TASK STATEMENT: Locate every line in the material below that has the word "from". Copy each of those lines.

MATERIAL FOR THE TASK:
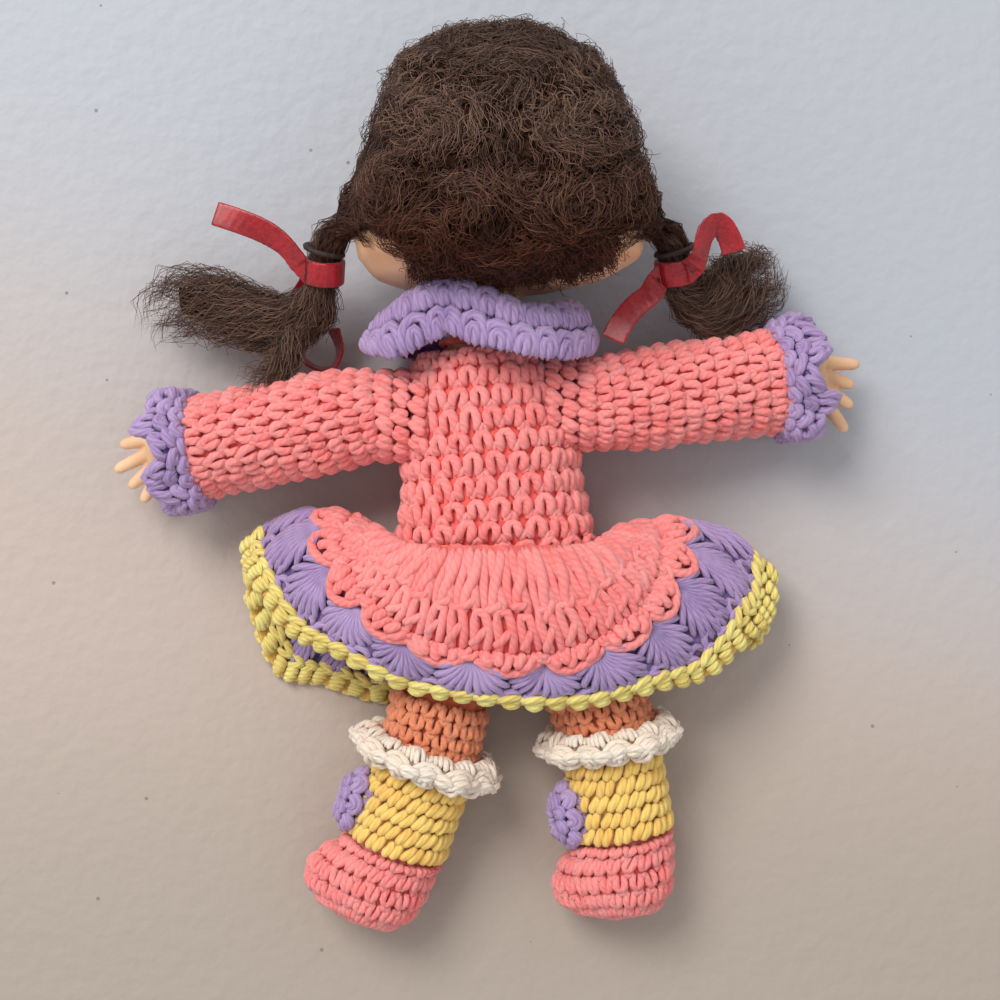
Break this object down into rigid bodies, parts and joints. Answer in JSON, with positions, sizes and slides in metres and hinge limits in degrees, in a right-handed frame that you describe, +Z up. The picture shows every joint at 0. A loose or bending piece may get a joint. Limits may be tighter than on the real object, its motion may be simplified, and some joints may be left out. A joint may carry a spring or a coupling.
{
  "type": "doll",
  "caption": "Crocheted doll with vinyl head and hands, curly hair in two ribboned tails, a frilled collar, a flounced skirt, boots and shoes, lying on its front",
  "frame": {"origin": "on the table under the middle of the chest, on the flat where the bodice rests", "axes": "+Z is up from the table and out of the doll's back, +Y runs from the feet to the head, and +X points to the doll's own right hand"},
  "size_m": [0.1798, 0.2145, 0.0673],
  "materials": {
    "brown_hair": "rooted curly synthetic hair",
    "coral_yarn": "worsted acrylic yarn, crocheted",
    "hair_elastic": "thin brown hair elastic",
    "lilac_yarn": "worsted acrylic yarn, crocheted",
    "orange_yarn": "worsted acrylic yarn, crocheted",
    "polyester_fill": "loose polyester fibre fill",
    "red_satin": "satin ribbon",
    "skin_vinyl": "soft vinyl, matt",
    "white_yarn": "worsted acrylic yarn, crocheted",
    "yellow_yarn": "worsted acrylic yarn, crocheted"
  },
  "bodies": {
    "torso": {"bodice": "coral_yarn", "body_stuffing": "polyester_fill", "collar": "lilac_yarn", "neck_thread": "coral_yarn", "skirt_band": "lilac_yarn", "skirt_edging": "yellow_yarn", "skirt_flounce": "coral_yarn"},
    "head": {"hair_cap": "brown_hair", "head": "skin_vinyl"},
    "left_tail": {"left_hair_elastic": "hair_elastic", "left_hair_tail": "brown_hair", "left_ribbon_knot": "red_satin", "left_ribbon_loop": "red_satin", "left_ribbon_streamer": "red_satin"},
    "left_arm": {"left_arm_stuffing": "polyester_fill", "left_cuff": "lilac_yarn", "left_sleeve": "coral_yarn"},
    "left_hand": {"left_hand": "skin_vinyl"},
    "left_leg": {"left_boot": "yellow_yarn", "left_boot_bow": "lilac_yarn", "left_foot_stuffing": "polyester_fill", "left_shoe": "coral_yarn", "left_sock_ruffle": "white_yarn", "left_thigh": "orange_yarn", "left_thigh_stuffing": "polyester_fill"},
    "right_tail": {"right_hair_elastic": "hair_elastic", "right_hair_tail": "brown_hair", "right_ribbon_knot": "red_satin", "right_ribbon_loop": "red_satin", "right_ribbon_streamer": "red_satin"},
    "right_arm": {"right_arm_stuffing": "polyester_fill", "right_cuff": "lilac_yarn", "right_sleeve": "coral_yarn"},
    "right_hand": {"right_hand": "skin_vinyl"},
    "right_leg": {"right_boot": "yellow_yarn", "right_boot_bow": "lilac_yarn", "right_foot_stuffing": "polyester_fill", "right_shoe": "coral_yarn", "right_sock_ruffle": "white_yarn", "right_thigh": "orange_yarn", "right_thigh_stuffing": "polyester_fill"}
  },
  "joints": [
    {"name": "neck_turn", "type": "hinge", "parent": "torso", "child": "head", "pos_m": [-0.0024, 0.031, 0.023], "axis": [0, 1, 0], "range_deg": [-40, 40]},
    {"name": "left_shoulder_sweep", "type": "hinge", "parent": "torso", "child": "left_arm", "pos_m": [-0.02982, 0.01514, 0.02412], "axis": [0, 1, 0], "range_deg": [-45, 45]},
    {"name": "left_wrist_turn", "type": "hinge", "parent": "left_arm", "child": "left_hand", "pos_m": [-0.07053, 0.00782, 0.01683], "axis": [-0.9692, -0.1744, -0.1736], "range_deg": [-60, 60]},
    {"name": "right_shoulder_sweep", "type": "hinge", "parent": "torso", "child": "right_arm", "pos_m": [0.02704, 0.01819, 0.02354], "axis": [0, -1, 0], "range_deg": [-45, 45]},
    {"name": "right_wrist_turn", "type": "hinge", "parent": "right_arm", "child": "right_hand", "pos_m": [0.06802, 0.0238, 0.01624], "axis": [0.9757, 0.1337, -0.1736], "range_deg": [-60, 60]},
    {"name": "left_hip_splay", "type": "hinge", "parent": "torso", "child": "left_leg", "pos_m": [-0.0086, -0.03838, 0.0168], "axis": [0, 0, -1], "range_deg": [-5, 12]},
    {"name": "right_hip_splay", "type": "hinge", "parent": "torso", "child": "right_leg", "pos_m": [0.0202, -0.03613, 0.0168], "axis": [0, 0, 1], "range_deg": [-5, 12]},
    {"name": "left_tail_lift", "type": "hinge", "parent": "head", "child": "left_tail", "pos_m": [-0.03718, 0.05791, 0.02656], "axis": [0, 1, 0], "range_deg": [-10, 30]},
    {"name": "right_tail_lift", "type": "hinge", "parent": "head", "child": "right_tail", "pos_m": [0.04078, 0.05791, 0.02656], "axis": [0, -1, 0], "range_deg": [-10, 30]}
  ]
}
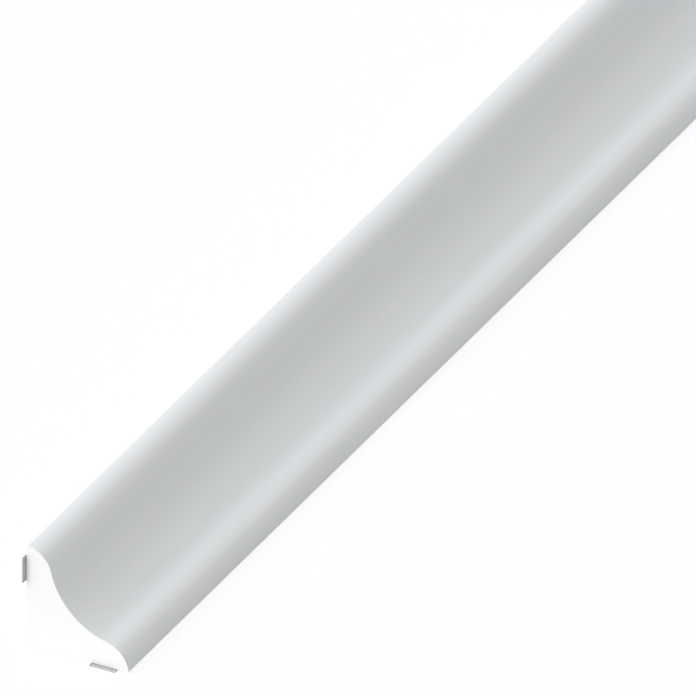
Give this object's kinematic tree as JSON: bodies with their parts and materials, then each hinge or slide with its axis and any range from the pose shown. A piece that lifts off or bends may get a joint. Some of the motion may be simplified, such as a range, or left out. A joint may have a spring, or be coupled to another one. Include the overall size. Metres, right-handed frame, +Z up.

SOLUTION FOR THIS TASK:
  "frame": {"origin": "on the table under the middle of the chest, on the flat where the bodice rests", "axes": "+Z is up from the table and out of the doll's back, +Y runs from the feet to the head, and +X points to the doll's own right hand"},
Give this object's kinematic tree as JSON: bodies with their parts and materials, then each hinge or slide with its axis and any range from the pose shown. A piece that lifts off or bends may get a joint. Some of the motion may be simplified, such as a range, or left out. A joint may have a spring, or be coupled to another one. Include the overall size. Metres, right-handed frame, +Z up.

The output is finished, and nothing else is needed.